В этих рассуждениях Аристотеля о справедливости распределения и обмена имеется много наивного. Он доказывал, что общественное богатство должно распределяться в соответствии с достоинством каждого гражданина греческого полиса, сообразно социальному статусу участников распределения и их значимости для государства, вклада в государственную казну. Тем самым Аристотель лишь выражал претензии рабовладельческой аристократии на социальные привилегии и преимущественные права на общественное богатство. Фразеология о справедливости лишь маскировала эти классовые претензии и прикрывала их философским туманом. В рассуждениях Аристотеля о геометрической пропорции распределения общественного богатства, в соответствии с рангом каждого человека и социальной значимостью последнего, были очень сильны иерархические тенденции. Аристотель санкционировал существование социальной иерархии рабовладельческого режима и объявлял справедливым распределение богатства сообразно с классовой структурой рабовладельческого общества. Выходило, что господа должны получать львиную долю материального богатства в силу своего социального достоинства, если даже последнему не соответствует активность участия господ в экономической жизни и если даже они вообще ведут чисто паразитический образ жизни. Наоборот, рабы с точки зрения этой концепции, могут сколько угодно надрываться, выполняя с утра до ночи тяжёлый труд, их доля в общественном богатстве должна оставаться мизерной. Эта доля определяется социальным статусом рабов, а он крайне низок. Тем самым Аристотель увековечивал рабство, прокламировал незыблемость социальных перегородок, разделяющих рабовладельческое общество на классы. Он опять выступал идеологом рабовладельцев, провозглашал справедливым их господство.
Развивая свои идеи о справедливости распределения общественного богатства в соответствии с социальным достоинством каждого, Аристотель фактически предвосхищал иерархические идеи Фома Аквинского, который тоже полагал, что в итоге распределения каждый участник должен получить долю, сообразную с его сословным положением. Такое поразительное совпадение объяснялось тем, что рабовладельческое и феодальное общество отличались аристократизмом (хотя и в разной степени). В том и другом господствовала аристократия, правда различная по своей социальной природе. Её господство в обеих случаях и порождало сходные теории распределения, в основу которых идеологи господствующего класса клали иерархический принцип. В этом заключалась одна из причин необычайной популярности Аристотеля в средние века. Он давал идейное оружие в руки феодальной аристократии средневековья, его иерархические мотивы оказались понятными и приемлемыми для канонистов, были подхвачены последними.
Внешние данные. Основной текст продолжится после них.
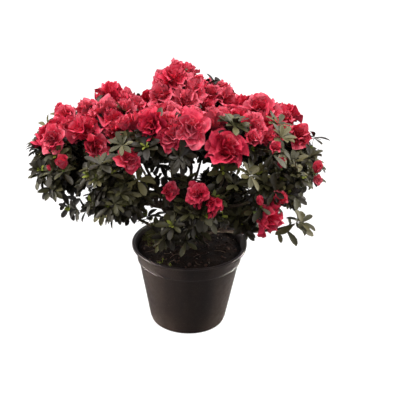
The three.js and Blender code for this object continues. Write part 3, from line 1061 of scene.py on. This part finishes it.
# %% Holes and arches
HOLES = 8
HOLE_RADIUS = 4 * MM
ARCHES = 4
ARCH_TURN = math.radians(-58)
ARCH_RADIUS = 9 * MM
ARCH_RISE = 0.28  # how high an arch is for its half width
CUT_DEPTH = {"hole": 12 * MM, "arch": 9 * MM}


def cylinder(made, radius, depth, stand, place, stretch=(1, 1, 1)):
    """Adds a round cutter to a mesh."""
    matrix = np.eye(4)
    matrix[:3, :3] = stand * np.array(stretch)[None, :]
    matrix[:3, 3] = place
    bmesh.ops.create_cone(
        made, cap_ends=True, segments=32, radius1=radius, radius2=radius, depth=depth, matrix=Matrix(matrix)
    )


# %% The cut pot
cutter = bmesh.new()
for i in range(HOLES):
    out = level_way(2 * math.pi * (i + 0.5) / HOLES)
    cylinder(cutter, HOLE_RADIUS, CUT_DEPTH["hole"], np.eye(3), out * FOOT * 0.67 + UP * FLOOR)
for i in range(ARCHES):
    out = level_way(ARCH_TURN + 2 * math.pi * i / ARCHES)
    stand = np.stack([np.cross(out, UP), UP, out], axis=1)
    cylinder(cutter, ARCH_RADIUS, CUT_DEPTH["arch"], stand, out * (FOOT - 1 * MM), (1, ARCH_RISE, 1))
cutter_mesh = bpy.data.meshes.new("cutter")
cutter.to_mesh(cutter_mesh)
cutter_piece = bpy.data.objects.new("cutter", cutter_mesh)
SCENE.collection.objects.link(cutter_piece)
shell = bpy.data.objects.new("shell", turned("shell", pot_outline))
cut = shell.modifiers.new("cut", "BOOLEAN")
cut.object = cutter_piece
cut.solver = "EXACT"
pot_mesh = evaluated(shell)
bpy.data.objects.remove(cutter_piece)
pot_mesh.shade_smooth()
pot_mesh.set_sharp_from_angle(angle=math.radians(40))
print("pot faces:", len(pot_mesh.polygons))

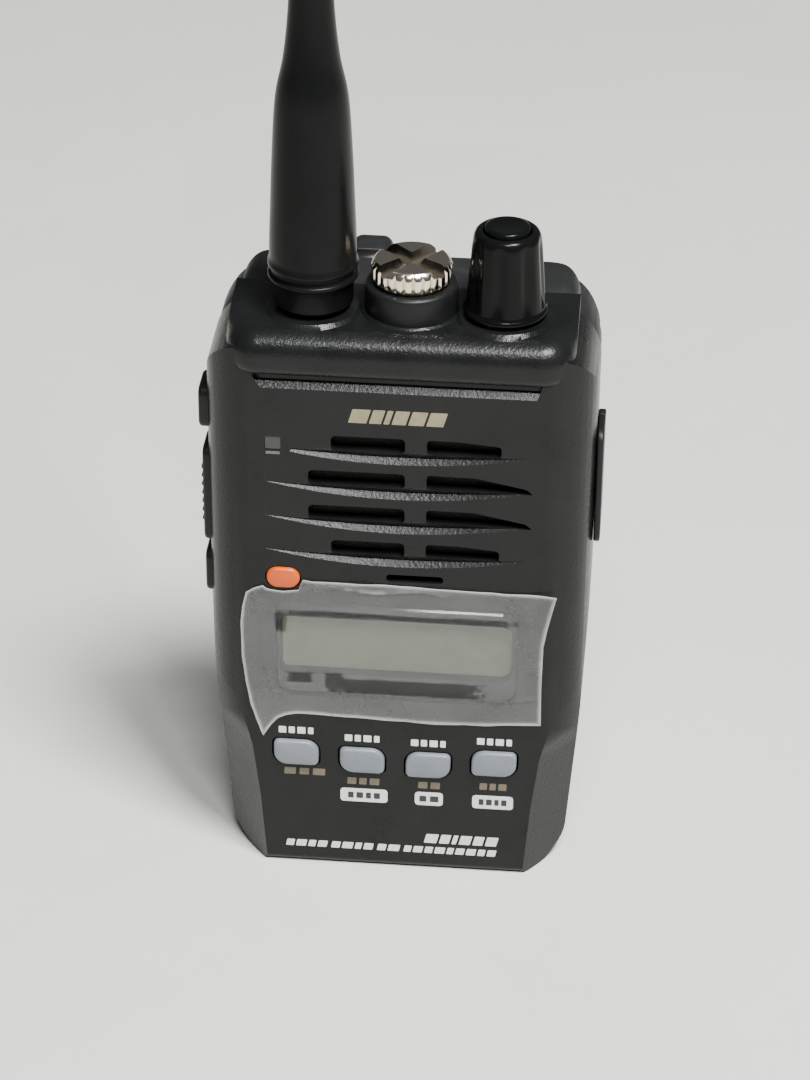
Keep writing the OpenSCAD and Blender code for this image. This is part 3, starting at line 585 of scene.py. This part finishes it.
# %% Machine the front shell
stem_rings = [rod((-13.3, -6, 94.8), 7.4, 0.7, top_radius=6.6),
              rod((14.9, -6, 94.8), 7.6, 0.7, top_radius=6.8),
              rod((1, -4.5, 94.8), 7.9, 0.45, top_radius=7.3)]
shell = machined(shell_blank, [("INTERSECT", plan), ("DIFFERENCE", flank_cutter(-1)),
                               ("DIFFERENCE", flank_cutter(1)),
                               ("DIFFERENCE", channel), ("UNION", top_roll(NOSE, SEAM)),
                               *(("UNION", ring) for ring in stem_rings),
                               ("DIFFERENCE", deep), ("DIFFERENCE", shallow), ("DIFFERENCE", stem_room),
                               *(("DIFFERENCE", cut) for cut in openings)])
shell = machined(shell, [("DIFFERENCE", cut) for cut in louvres + creases])
publish(shell, "front_shell", case_black, "case", ("front_case",), angle=30,
        weighted=True)

# %% [markdown]
# ## Turned pieces
# The antenna, its foot, the jack collar, the screw cap and the dial are all round. Each starts as a
# half section of radius and height, spun once round its own axis.

# %% Turning helper
def turned(section, centre, steps=72, closed=False):
    bm = bmesh.new()
    verts = [bm.verts.new((r, 0, z)) for r, z in section]
    edges = [bm.edges.new(pair) for pair in zip(verts, verts[1:])]
    if closed:
        edges.append(bm.edges.new((verts[-1], verts[0])))
    bmesh.ops.spin(bm, geom=verts + edges, cent=(0, 0, 0), axis=(0, 0, 1), angle=math.tau, steps=steps,
                   use_merge=True)
    bmesh.ops.remove_doubles(bm, verts=bm.verts, dist=0.001)
    bmesh.ops.recalc_face_normals(bm, faces=bm.faces)
    bmesh.ops.translate(bm, vec=centre, verts=bm.verts)
    return bm


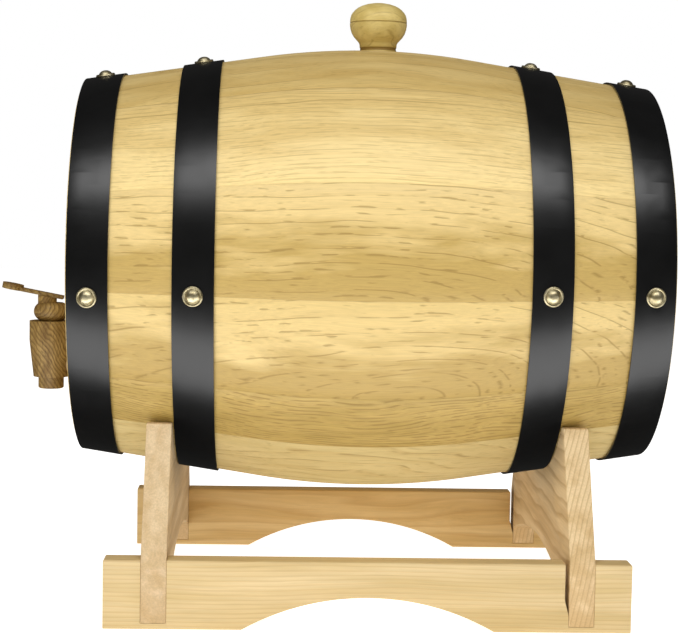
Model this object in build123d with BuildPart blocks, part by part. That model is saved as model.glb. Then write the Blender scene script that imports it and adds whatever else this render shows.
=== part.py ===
from build123d import *
from math import cos, radians, sin, sqrt, tan
import os

# A small oak wine barrel lying on a pine cradle stand, with a turned bung and a wooden tap.
# The barrel lies along X with its tap at the -X end. The viewer's side is -Y and +Z is up.
# The origin is on the floor, in the middle of the whole object. All sizes are in millimetres.

# Barrel shell
axis_height = 184.0          # centre line of the barrel above the floor
stave_length = 320.0
bilge_radius = 125.0         # outside of the staves at mid length
end_radius = 104.8           # outside of the staves at their ends
taper_angle = 8.8            # slope of the straight outer thirds of a stave, in degrees
stave_thickness = 14.0
chime_width = 11.0           # bevel on the inside of a stave's end
chime_depth = 6.0
croze_width = 5.2            # groove that holds the head
croze_depth = 4.0
croze_setback = 23.0         # from the stave's end to the middle of the groove
croze_gap = 0.1              # between the head's tongue and the bottom of the groove
stave_angles = [26, 24, 30, 28.5, 25.5, 17, 27, 26, 24, 28, 25, 27, 24, 28]  # from the top stave on

# Heads
head_thickness = 12.0
tongue_thickness = 5.0
tongue_start_radius = 92.7
bevel_start_radius = 87.0
board_count = 5
board_width = 39.0
tap_hole_overrun = 1.0       # the tap hole is cut this far past both faces of the head

# Hoops and their nails
hoop_thickness = 1.2
hoop_edges = {"quarter": (82.2, 104.2), "head": (137.6, 159.5)}  # distances from mid length
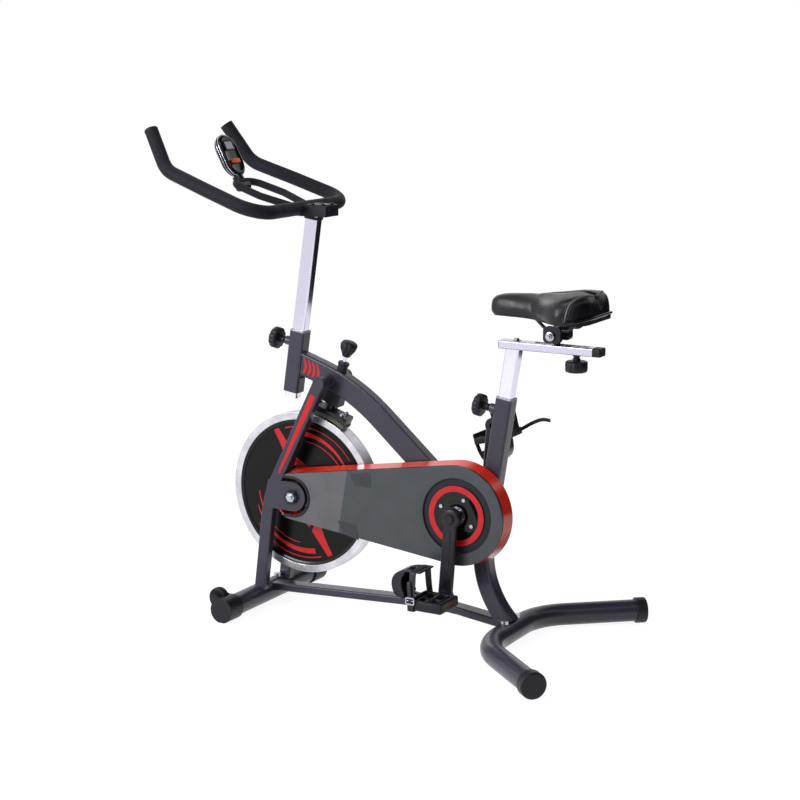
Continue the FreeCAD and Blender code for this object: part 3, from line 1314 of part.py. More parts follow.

Позиция Аристотеля в теории обмена оказалась несравненно более сильной, чем в теории распределения. Аристотель и в обмене искал справедливость, т. е. анализировал его с этической точки зрения должного, с позиций ошибочной методологии, которая крайне запутывала вопрос, перенося его в туманные сферы этики и весьма неопределённых рассуждений. Но всё-таки Аристотель освобождал свой анализ от иерархической точки зрения и справедливость обмена искал уже в рамках арифметической пропорции. При этом выдвигались две гениальные идеи, которым суждено было играть чрезвычайно важную роль в истории политической экономии. Аристотель доказывал, что обмениваемые товары должны быть равными в каком-то отношении и обмен должен возмещать ущерб, который наносится продавцу потерей проданной вещи. Прямо заявлялось, что без равенства товаров в известном отношении был бы невозможен регулярный обмен, а без возмещения ущерба от участия в обмене оказалось бы невозможным существование самого общества.
К сожалению, Аристотель не пошёл дальше этих общих положений и оставил без ответа вопрос о том, что не лежит в основе равенства товаров и как измеряется ущерб продавца, подлежащий возмещению. Ему осталась чуждой идея субстанции стоимости, и причину равенства товаров, их соизмеримости он начал искать в чисто внешнем явлении (в функционировании денег как мерила стоимости). Что же касается характера того ущерба, который подлежит возмещению на основе эквивалентного обмена, то этот вопрос Аристотель оставил тоже невыясненным.